[Start Data section]

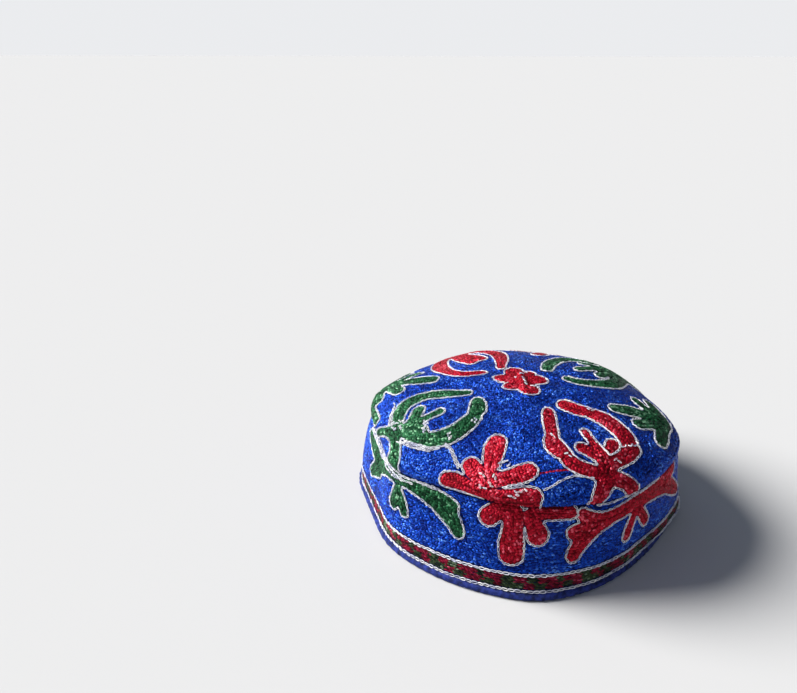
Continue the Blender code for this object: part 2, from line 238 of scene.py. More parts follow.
# Single rows of chain on the crown. Columns: colour, azimuth and distance of the chart's middle,
# points (x, y)
CROWN_CHAINS = (
    ("white", -5, SPRIG_MIDDLE, ((-25.2, 19.6), (-21.6, 14.6), (-18.4, 9.4), (-15.8, 5.6))),
    ("white", -5, SPRIG_MIDDLE, ((-23.4, 18.6), (-19.9, 13.6), (-16.9, 8.8), (-14.6, 6.4))),
    ("white", -5, SPRIG_MIDDLE, ((27.6, 4.8), (31.0, 8.3), (34.6, 13.0), (38.0, 16.0), (41.4, 18.0), (48.2, 20.3))),
    ("red", -5, SPRIG_MIDDLE, ((23.4, 12.0), (27.4, 14.4), (31.0, 16.6), (36.6, 19.4))),
    ("white", 315, HORN_MIDDLE, ((-33.0, 12.6), (-29.6, 11.0), (-27.0, 7.6), (-23.5, 3.4), (-19.5, 0.0))),
    ("white", 315, HORN_MIDDLE, ((2.0, -1.6), (6.0, 0.8), (10.5, 2.4), (15.0, 3.9), (19.4, 5.8), (22.4, 8.6))),
    ("white", 315, HORN_MIDDLE, ((0.6, -3.2), (5.4, -0.5), (10.4, 1.0), (15.6, 2.7), (20.4, 4.8))),
    ("white", 175, SPRIG_MIDDLE, ((-24.6, 19.0), (-21.2, 14.2), (-18.0, 9.0), (-15.6, 5.4))),
    ("white", 175, SPRIG_MIDDLE, ((27.6, 4.8), (31.0, 8.3), (34.6, 13.0), (38.0, 16.0), (41.4, 18.0), (48.2, 20.3))),
    ("red", 175, SPRIG_MIDDLE, ((23.4, 12.0), (27.4, 14.4), (31.0, 16.6), (36.6, 19.4))),
)
# Chains along the band's top edge. Columns: from and to, in degrees from the half's front; height
SEAM_CHAINS = ((-92.0, -38.0, 45.5), (-90.0, -46.0, 44.1), (-72.0, -50.0, 42.9), (17.0, 47.0, 45.6))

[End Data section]

*Problem details*:
The data above must be returned in full, exactly as written.

*The answer*:
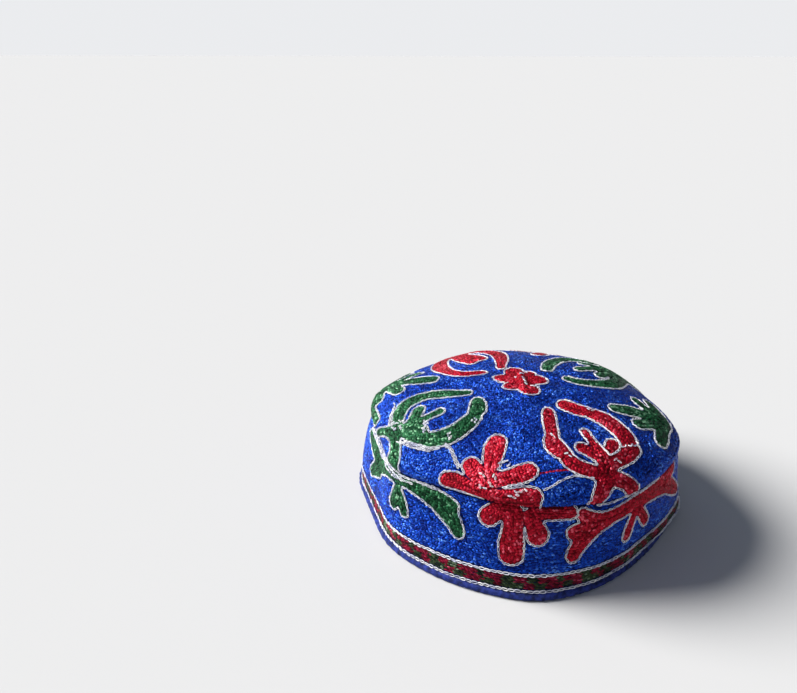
Continue the Blender code for this object: part 2, from line 238 of scene.py. More parts follow.
# Single rows of chain on the crown. Columns: colour, azimuth and distance of the chart's middle,
# points (x, y)
CROWN_CHAINS = (
    ("white", -5, SPRIG_MIDDLE, ((-25.2, 19.6), (-21.6, 14.6), (-18.4, 9.4), (-15.8, 5.6))),
    ("white", -5, SPRIG_MIDDLE, ((-23.4, 18.6), (-19.9, 13.6), (-16.9, 8.8), (-14.6, 6.4))),
    ("white", -5, SPRIG_MIDDLE, ((27.6, 4.8), (31.0, 8.3), (34.6, 13.0), (38.0, 16.0), (41.4, 18.0), (48.2, 20.3))),
    ("red", -5, SPRIG_MIDDLE, ((23.4, 12.0), (27.4, 14.4), (31.0, 16.6), (36.6, 19.4))),
    ("white", 315, HORN_MIDDLE, ((-33.0, 12.6), (-29.6, 11.0), (-27.0, 7.6), (-23.5, 3.4), (-19.5, 0.0))),
    ("white", 315, HORN_MIDDLE, ((2.0, -1.6), (6.0, 0.8), (10.5, 2.4), (15.0, 3.9), (19.4, 5.8), (22.4, 8.6))),
    ("white", 315, HORN_MIDDLE, ((0.6, -3.2), (5.4, -0.5), (10.4, 1.0), (15.6, 2.7), (20.4, 4.8))),
    ("white", 175, SPRIG_MIDDLE, ((-24.6, 19.0), (-21.2, 14.2), (-18.0, 9.0), (-15.6, 5.4))),
    ("white", 175, SPRIG_MIDDLE, ((27.6, 4.8), (31.0, 8.3), (34.6, 13.0), (38.0, 16.0), (41.4, 18.0), (48.2, 20.3))),
    ("red", 175, SPRIG_MIDDLE, ((23.4, 12.0), (27.4, 14.4), (31.0, 16.6), (36.6, 19.4))),
)
# Chains along the band's top edge. Columns: from and to, in degrees from the half's front; height
SEAM_CHAINS = ((-92.0, -38.0, 45.5), (-90.0, -46.0, 44.1), (-72.0, -50.0, 42.9), (17.0, 47.0, 45.6))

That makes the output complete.